Like many of Kiarostami’s movies, The Wind Will Carry Us reflexively comments on filmmaking, and on the writer-director’s own docu-fiction practices. The plot concerns a balding, bespectacled documentarian (Behzad Dorani, standing in for the balding and bespectacled Kiarostami) as he arrives in a Kurdish village built vertically into a mountainous corner of northwestern Iran. He’s there, on the sly, to shoot the funereal practices of these people. The problem is that the old woman that he’s been reassured is on the brink of death has been clinging stubbornly to life. It’s exploitative, built on a lie, and it’s poison in the veins of the real relationships he builds in town as his production fails to begin. The premise ties to Kiarostami’s Koker trilogy (Where Is The Friend’s House?; Life, and Nothing More…; and Through The Olive Trees), which saw the Tehran-born filmmaker shoot non-professionals navigating the winding pathways of the same small village, and feels inherently guilty. It’s no coincidence that Behzad Dorani’s hurried director is kind of a prick.

That’s why Kiarostami puts him through a pedestrian gauntlet—at times, literally. Like navigating the labyrinthine town itself (which involves ladders, zigzagging trails, and plenty of rooftop climbing), the filmmaker’s daily tasks go against the grain, his mounting frustrations helping him learn, the hard way, to let go. The pull of his profession’s demands are palpable, but increasingly distant. His crew members lounge entirely off-screen, bugging him about when they’ll finally give up on this morbid waiting game and go back home. His dying subject is never seen, though she’s often spoken of. His Tehran bosses call him on a rented cell phone, which only gets service at the top of a rocky hill housing the local cemetery. The repeated dusty drives back and forth to the high ground get increasingly funny, and increasingly obvious in their unimportance, as the film goes on.

What’s important, what’s tangible and visible in The Wind Will Carry Us, is the everyday life of this town and its people. From the young boy with whom the director forges a charming yet prickly friendship to the woman across the way whose ever-increasing brood of children becomes a wry punchline, these neighbors compose the majority of the film’s meaningful interactions. Some—like the milkmaid with whom the director flirts in the chiaroscuro darkness of a cellar, or the well-digger who’s nearly buried alive in a cave-in—are more reflections of the protagonist’s strengths and weaknesses. Others, like the doctor who takes the director through Impressionist fields of windswept grain on the back of his motorcycle, seem like guardian angels extending their wisdom to the misguided urbanite.
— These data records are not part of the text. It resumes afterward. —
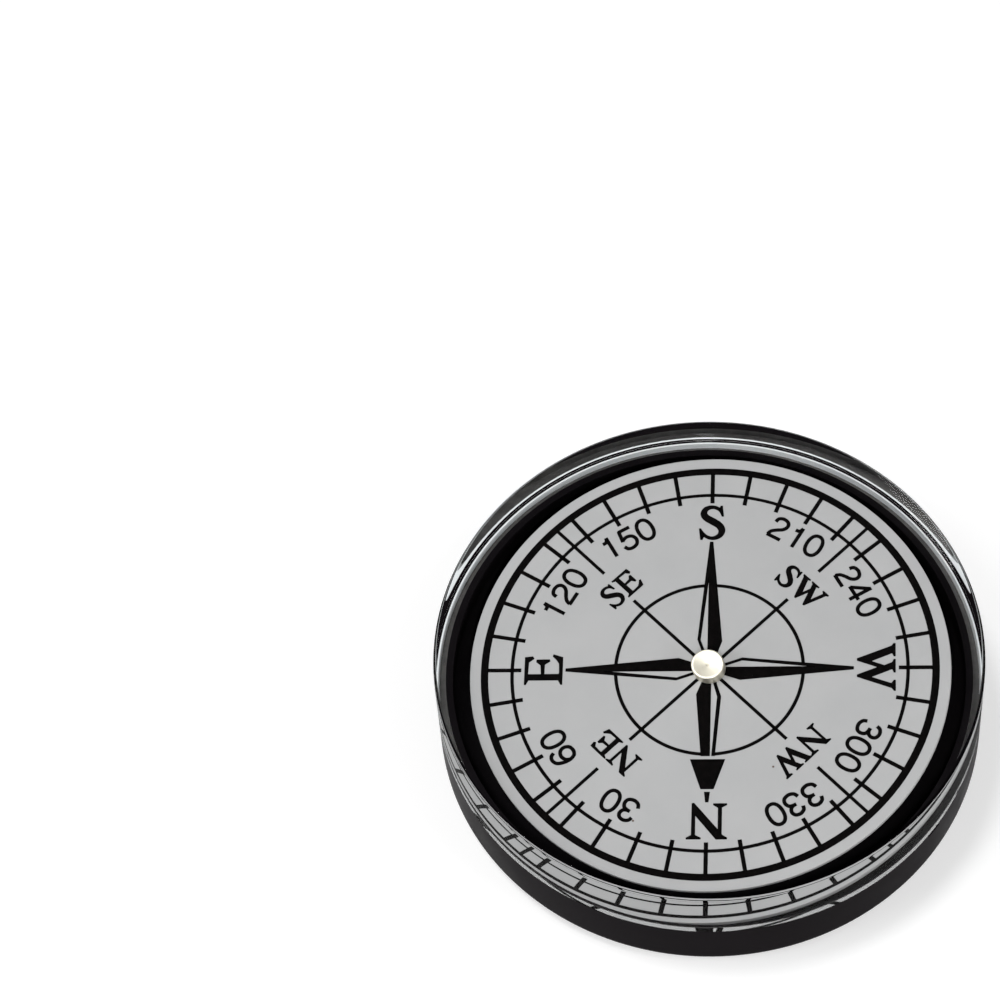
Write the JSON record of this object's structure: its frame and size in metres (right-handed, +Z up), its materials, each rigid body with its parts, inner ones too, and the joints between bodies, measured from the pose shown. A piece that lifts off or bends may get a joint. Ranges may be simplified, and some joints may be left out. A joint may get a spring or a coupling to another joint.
{
  "type": "magnetic compass",
  "caption": "Round liquid-damped magnetic compass: a black base tray and clear cover hold a numbered card that turns and leans on a needle point.",
  "frame": {"origin": "centre of the flat underside, on the axis of the needle pin", "axes": "+Z up out of the clear cover, -Y towards the viewer and the N mark of the card at rest, +X to the viewer's right"},
  "size_m": [0.08, 0.08, 0.0199],
  "materials": {
    "black_plastic": "smooth moulded black plastic, semi-gloss",
    "clear_acrylic": "clear polished acrylic",
    "pale_seal": "pale grey seal, satin",
    "needle_steel": "ground steel",
    "turned_brass": "turned brass",
    "polished_cap": "turned brass with a pale polished plating",
    "ruby": "polished synthetic ruby",
    "card_white": "grey-white printed card",
    "carrier_plastic": "moulded grey plastic",
    "magnet_alloy": "plain ground magnet",
    "dark_rubber": "soft black rubber"
  },
  "bodies": {
    "case": {"base_tray": "black_plastic", "clear_cover": "clear_acrylic", "seal_ring": "pale_seal", "pivot_bush": "turned_brass", "pivot_pin": "needle_steel", "filler_plug": "turned_brass", "plug_washer": "dark_rubber"},
    "jewel_body": {"jewel": "ruby"},
    "setting_body": {"jewel_setting": "turned_brass"},
    "card": {"bearing_cap": "polished_cap", "card_disc": "card_white", "magnet_carrier": "carrier_plastic", "magnet_left": "magnet_alloy", "magnet_right": "magnet_alloy", "stem_washer": "turned_brass", "balance_weight": "turned_brass"}
  },
  "joints": [
    {"name": "forward_lean", "type": "hinge", "parent": "case", "child": "jewel_body", "pos_m": [0, 0, 0.013], "axis": [1, 0, 0], "range_deg": [-9.8, 1.2]},
    {"name": "sideways_lean", "type": "hinge", "parent": "jewel_body", "child": "setting_body", "pos_m": [0, 0, 0.013], "axis": [0, 0.9972, 0.075], "range_deg": [-0.2, 10.8]},
    {"name": "card_turn", "type": "hinge", "parent": "setting_body", "child": "card", "pos_m": [0, 0, 0.013], "axis": [-0.0924, -0.0747, 0.9929], "continuous": true}
  ]
}
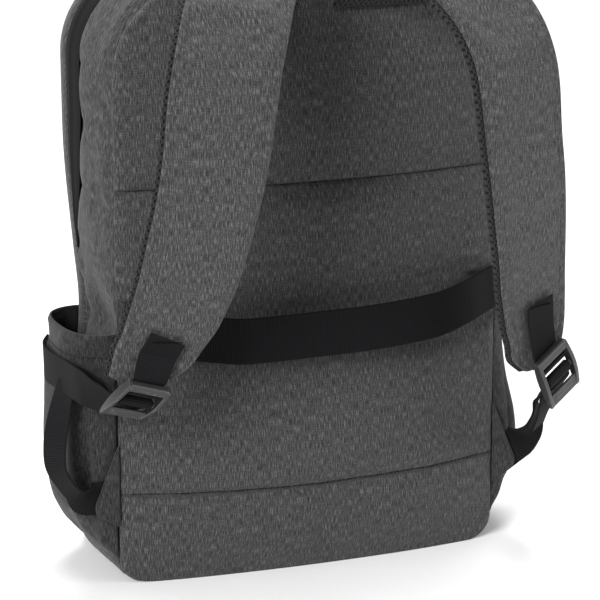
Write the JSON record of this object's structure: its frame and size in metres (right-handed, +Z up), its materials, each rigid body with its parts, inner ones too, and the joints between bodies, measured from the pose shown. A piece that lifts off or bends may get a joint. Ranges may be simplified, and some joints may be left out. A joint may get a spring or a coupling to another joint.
{
  "type": "laptop backpack",
  "caption": "Soft upright backpack for a laptop, with padded shoulder straps, side pockets, a top handle and a band across the back that slips over a suitcase handle.",
  "frame": {"origin": "on the flat base, in the middle of its width", "axes": "+Z up, -Y towards the wearer, +Y towards the bag's front, +X to the right when the straps are seen"},
  "size_m": [0.3752, 0.2748, 0.4621],
  "materials": {
    "heather_fabric": "matt heather polyester, fine upright slubs",
    "strap_fabric": "matt heather polyester, slightly lighter",
    "black_webbing": "ribbed polyester webbing",
    "air_mesh": "black spacer mesh with small openings",
    "buckle_plastic": "moulded, slight sheen",
    "zipper_tape": "plain woven tape with a nylon coil"
  },
  "bodies": {
    "root": {"back_panel": "heather_fabric", "rear_gusset": "heather_fabric", "front_shell": "heather_fabric", "main_zipper": "zipper_tape", "luggage_strap": "black_webbing", "grab_handle": "black_webbing", "side_pocket_left": "heather_fabric", "shoulder_pad_left": "strap_fabric", "pad_mesh_left": "air_mesh", "strap_patch_left": "black_webbing", "buckle_left": "buckle_plastic", "lower_strap_left": "black_webbing", "anchor_tab_left": "heather_fabric", "zipper_slider_left": "buckle_plastic", "side_pocket_right": "heather_fabric", "shoulder_pad_right": "strap_fabric", "pad_mesh_right": "air_mesh", "strap_patch_right": "black_webbing", "buckle_right": "buckle_plastic", "lower_strap_right": "black_webbing", "anchor_tab_right": "heather_fabric", "zipper_slider_right": "buckle_plastic"}
  },
  "joints": []
}
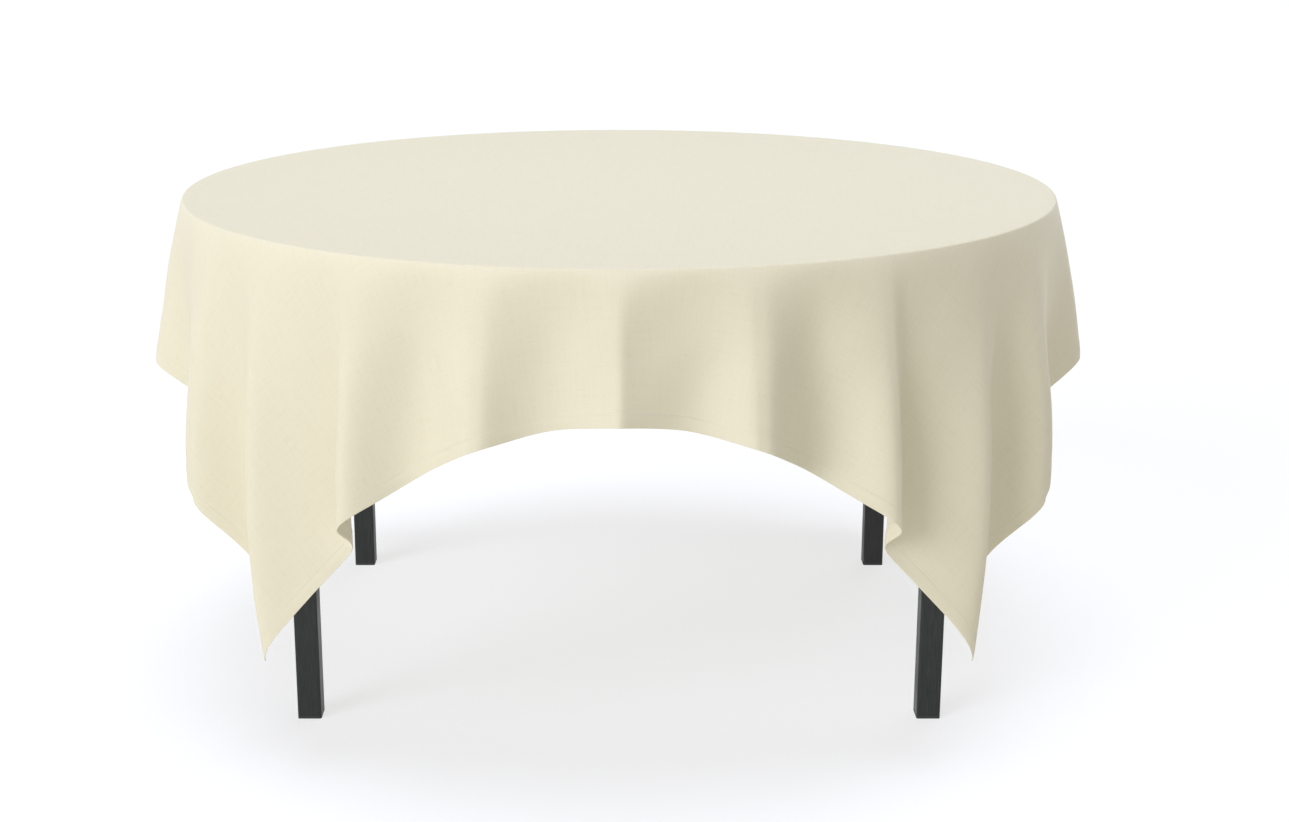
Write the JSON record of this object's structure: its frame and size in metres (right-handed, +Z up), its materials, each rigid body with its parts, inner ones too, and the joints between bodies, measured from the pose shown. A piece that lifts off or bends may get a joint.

It’s to the credit of Kiarostami that this divide between the out-of-place filmmaker and the small-town locals never feels condescending. Dorani’s character never feels too smug, the villagers never seem too simple, and nobody possesses some secret enlightenment that comes from the quiet life. Their world is just a succession of little things—little tasks, little interactions, little conversations—into which not-so-little things—deaths, births, exams failed and passed—are carved, like a trail worn into a landscape over the course of generations. This isn’t unique; The Wind Will Carry Us softly reminds us that all our worlds are built from repetitions of familiar elements and shocks to the system. In this poetic universality, observed through the lens of a deceptive filmmaker, lies Abbas Kiarostami’s career-long struggle: To find reality in fiction and sincerity in artifice.